Proximity to I-95, the number of major companies such as Amazon.com Inc., Lidl, Bissell and Brother International locating distribution centers and warehouses around the terminal over the past few years, as well as the ability to handle refrigerated cargo via its barge service, help explain why Richmond Marine Terminal is performing so well, says Joe Harris, Port of Virginia spokesman. “All those things are contributing to the success, and we don’t see that changing.”
The more than half-dozen companies that have invested in sites near the Richmond facility since the signing of the 40-year lease have created nearly 700 jobs, according to the port.
The Richmond operation “is a good example of the economic spillover of maritime infrastructure development,” says Ricardo Ungo, director of the International Maritime Institute at Old Dominion University.
Over the past six years, more than $24 million — through a mix of state, federal and port funds — has been invested in a range of improvements at the facility, including the addition of a new crane, a second barge, bulkhead repairs and an array of rail enhancements.
Improvements are also scheduled at Virginia Inland Port, where the port is working on a $26 million project to improve traffic flow and expand the terminal’s cargo handling capabilities.
Railyard design work there also is nearing completion, while plans for another rail project needed some modifications, slowing it down somewhat. Nevertheless, work on that project is expected to begin in early 2022, Harris adds.
Both of Virginia’s inland terminals handle only small slivers of the port’s overall container volume.

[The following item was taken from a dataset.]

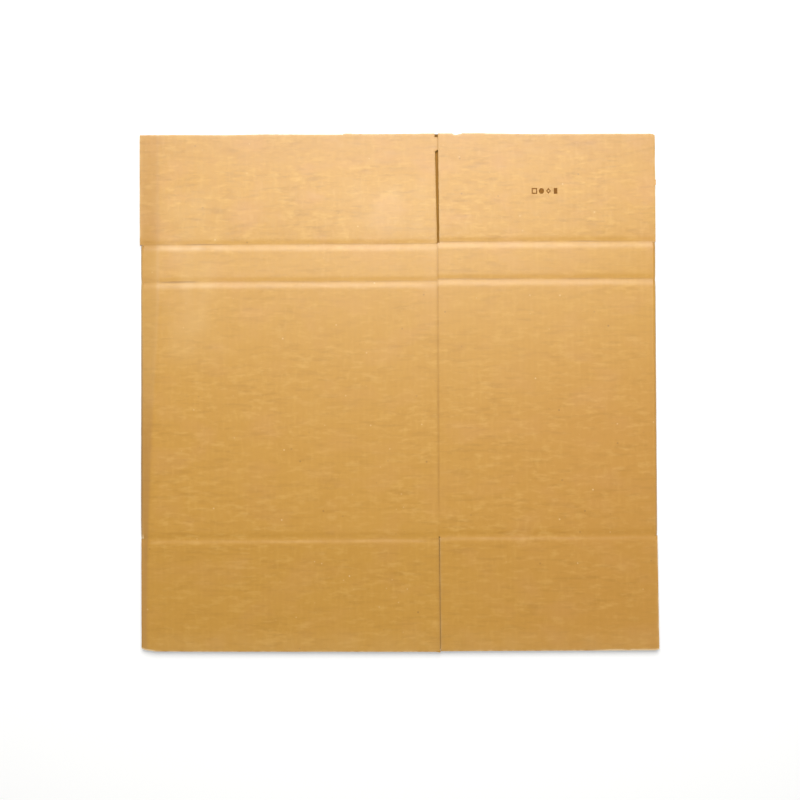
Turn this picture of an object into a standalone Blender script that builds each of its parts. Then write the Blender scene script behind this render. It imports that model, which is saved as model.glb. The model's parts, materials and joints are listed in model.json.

Last year, Virginia Inland Port handled 28,493 containers, or 1.8% of the port’s total volume of 1.55 million containers, while Richmond moved 42,254 containers, or 2.7% of the total.
While cargo is a very important part of the picture, it’s not the whole story, Harris says.
Another part of the port’s mission is statewide economic development, creating jobs and attracting new investment, which the inland ports have delivered, Harris says.
And both Harris and Ungo say the inland operations provide another key function: getting containers out of the Hampton Roads port terminals, freeing up warehousing and container storage space and relieving congestion.
The inland terminals are also beneficial to the environment, helping to cut carbon emissions, Ungo says.
In the last fiscal year, the Richmond barge operation offered rail and barge alternatives for about 80,000 truck trips, according to the port.
“Barges and rails versus trucks — those are options that need to be considered,” Ungo says. “What we are seeing is that, even on a very small scale, we see that these activities are providing results.”